25小節目からは全音音階全開である。
⑨の部分は、ブロックコードの半音平行移動の形。31小節目の後半は、バスのb a as g に従って、b e g という和音が半音ずつすべり降りてくる。
⑩のところ(36小節目)はアルペジオになっているが、冒頭の音型の再現である。Gb Fm Ebm7(Gb抜き)が連続して冒頭部分を回想させる。
⑪44小節目からはバスに全音音階の旋律が現れて上行し高揚する。49小節目に至って調号が全部はずれるが、同じ全音音階が続く。C# aug/Bの形になっている。
50小節目から、C#aug/B, B7(9), D7/A, G#7(-9)と属七和音系の和音を連ねて(バスは B A G# と順次下行)ついに、⑫57小節目において、劇的な4度下行(5度上行)により、E♭上の長三和音に達する。

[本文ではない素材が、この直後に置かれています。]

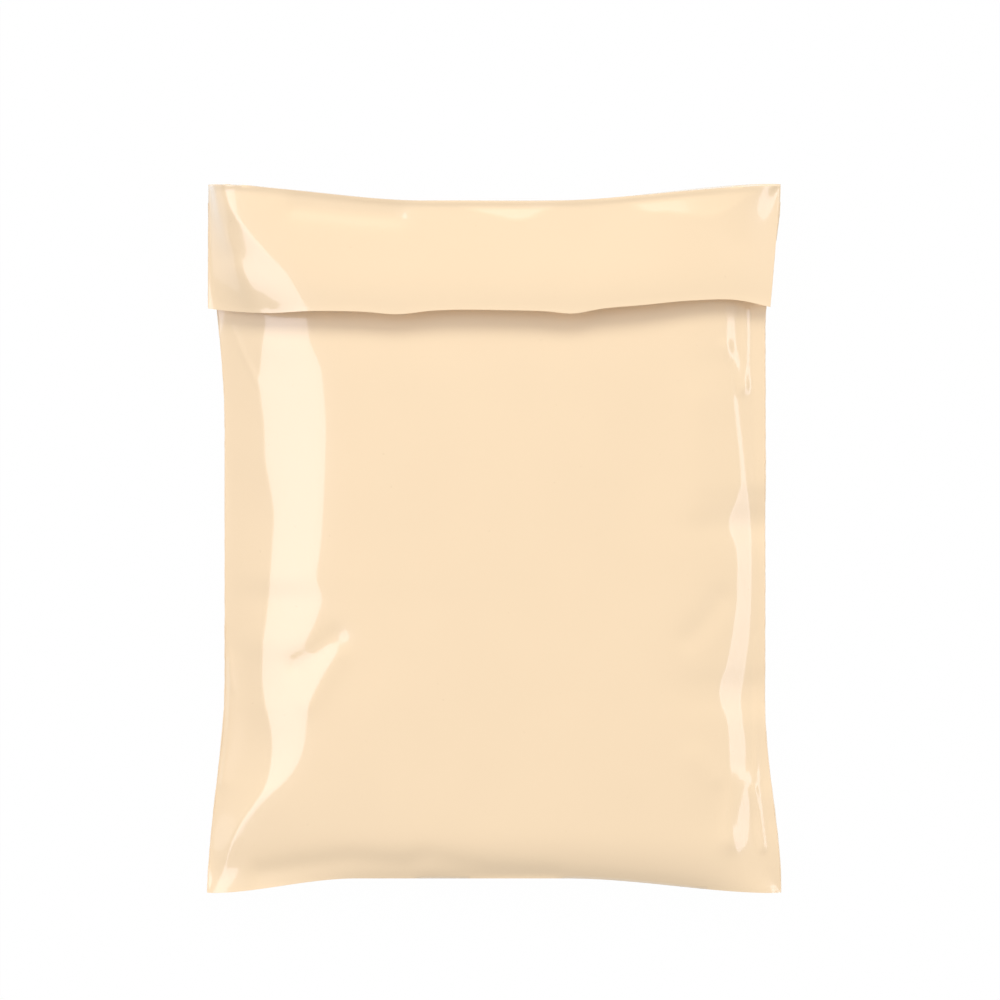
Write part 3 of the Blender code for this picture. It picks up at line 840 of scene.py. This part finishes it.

そのあとは、属七和音のヴァリエーションに全音音階を加えた進行が続き、⑬66小節目に至って調号はシャープ三つになる。ここでのF#m - Dm という連結は独特の風合いをもっている。
⑭では、安定したAの長三和音の上に四六の和音の形で、C#m B A が平行移動するという形になっている。これも特徴的でかつ効果的である。全体としてはAのリディアンを感じさせる。
⑮に至るところはA Cm という連結でこれも耳をそばだたせる。
⑯はEbm/Ab というポップスではおなじみのドミナントの形に、同じく四六の和音が平行移動する(B♭m7, A♭, G♭)。
⑰はテーマの再現である。少々和声は変わっているが移動ドで ドソレ・レラミというテーマは同じである。
⑱の左手から右手に受け渡される音型は、なんとなく耳なじみのあるもので、⑥の音型とか、60-61小節目の音型とかを想起させる。
⑲の低音部はB♭♭とD♭の2オクターブ重ねであるが、旋律は変ニ長調であり、Aの上にDes durが乗っているような、複調的なイメージがある。
曲はG♭、E♭、を経由して、D♭・A♭の空虚5度の上に静かに終止する。